Local non-profit sports clubs grapple with minimum wage hike

MinimumWageCapUCoaches

Capital United coaches. File photo.

By Martin Boyce

Many Ottawa sport organizations say they’re forced to weigh their options and limit costs after the hike made to Ontario’s minimum wage on Jan. 1.

Going from $11.60 per hour to $14 with the turn of the new year, local clubs have had varying responses to the increase, but each interviewed by the Ottawa Sportspage highlighted the future dependence on volunteers and likely increase in program fees to compensate.

The Nepean Hotspurs Soccer Club is one of the organizations grappling with the increased cost but says, because it’s early in the year, the effects are still unknown.

“I think it’s hard to say at this point,” signals general manager Kari Ross, of the impact on her club. “But it will really show itself at the end of the fiscal year.”

She says the club’s primary response to the increase will likely involve changes to current staff and recreational coaches’ pay, increases to registration fees as well as limiting the amount of purchases, such as equipment, the club makes throughout the year.

“We purchase a lot through the local stores,” she notes. “The fact that their minimum wages are going up does affect the cost for our club.”

The organization only employs a few minimum-wage workers as part-time staff and as summer coaches but will still have to re-evaluate how it operates and budget accordingly for the year.

While, like most sport organizations, the Hotspurs already rely heavily on volunteers, Ross says turning even more toward volunteers, rather than paid staff, will help keep fees lower for the players.

FC Capital United Soccer Club, which employs between seven to 10 youth and junior coaches at minimum wage, says it finds itself in a similar situation post wage hike.

Raz El-Asmar, the club’s founder and Technical Director of Youth Development, says FC Capital United is preparing to raise competitive program fees in order to compensate.
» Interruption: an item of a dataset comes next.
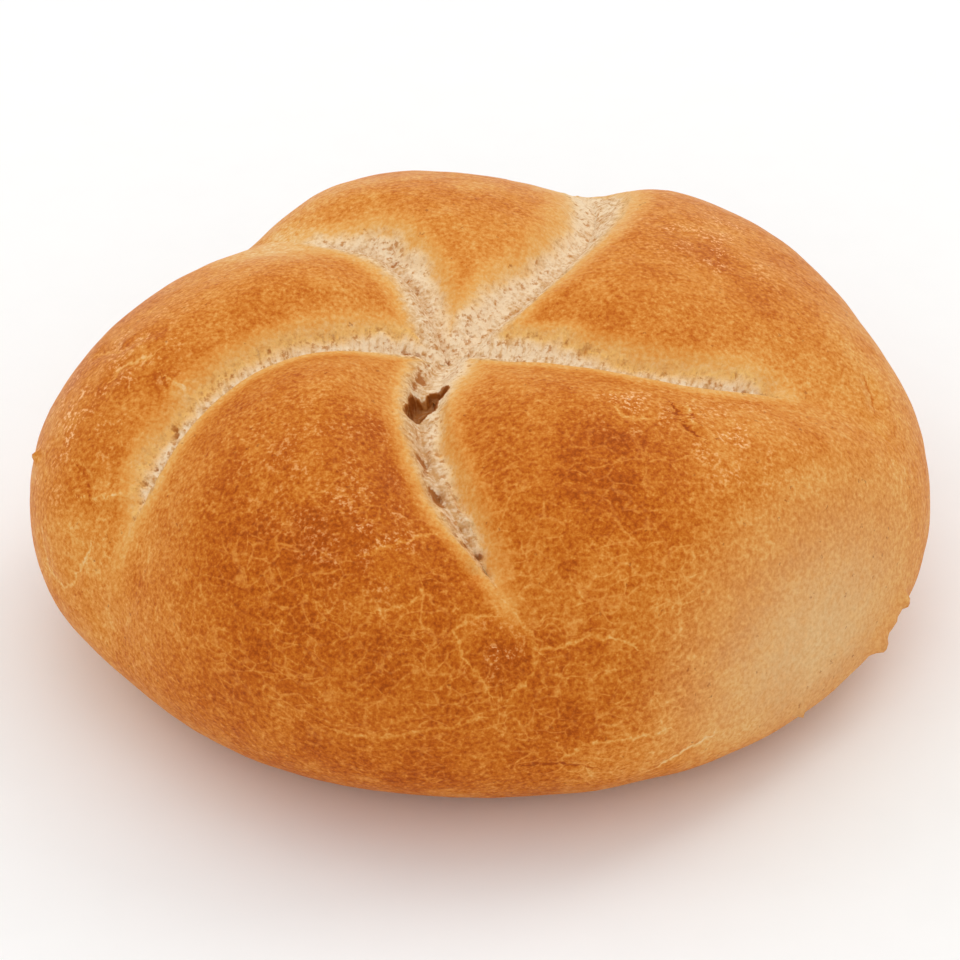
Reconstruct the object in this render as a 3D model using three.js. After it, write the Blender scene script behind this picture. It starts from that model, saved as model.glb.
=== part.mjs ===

Although fees were likely to rise anyway, he says the wage hike has added some urgency.
The Ottawa National Diving Club, however, finds itself in a different predicament than the soccer clubs.

“I have always paid way over the minimum wage and have not lost any staff to retail because of it,” notes ONDC Founder Kathleen Murphy, who says she pays her staff – mostly lifeguards – 15 dollars per hour. “Now, it’s just slightly over and not as enticing.”

She says the Board of Directors are taking into account whether other organizations in similar situations are raising wages above the $15 mark and determining an appropriate response for the ONDC.

“If so, many of our positions are paid well because they are a coach and lifeguard. We will need to look at the impact in that light,” she says, also noting the club has increased athlete-coach ratio from 5:1 to 6:1 in order to compensate.

Much like the Nepean Hotspurs and FC Capital United, Murphy stresses the emphasis ONDC will have to put on recruiting volunteers in the future.

“The severity was huge for not-for-profit organizations and sporting organizations – our dependence on volunteerism will increase substantially,” she underlines. “It is already difficult for parents to manage time and now we will need more of it.”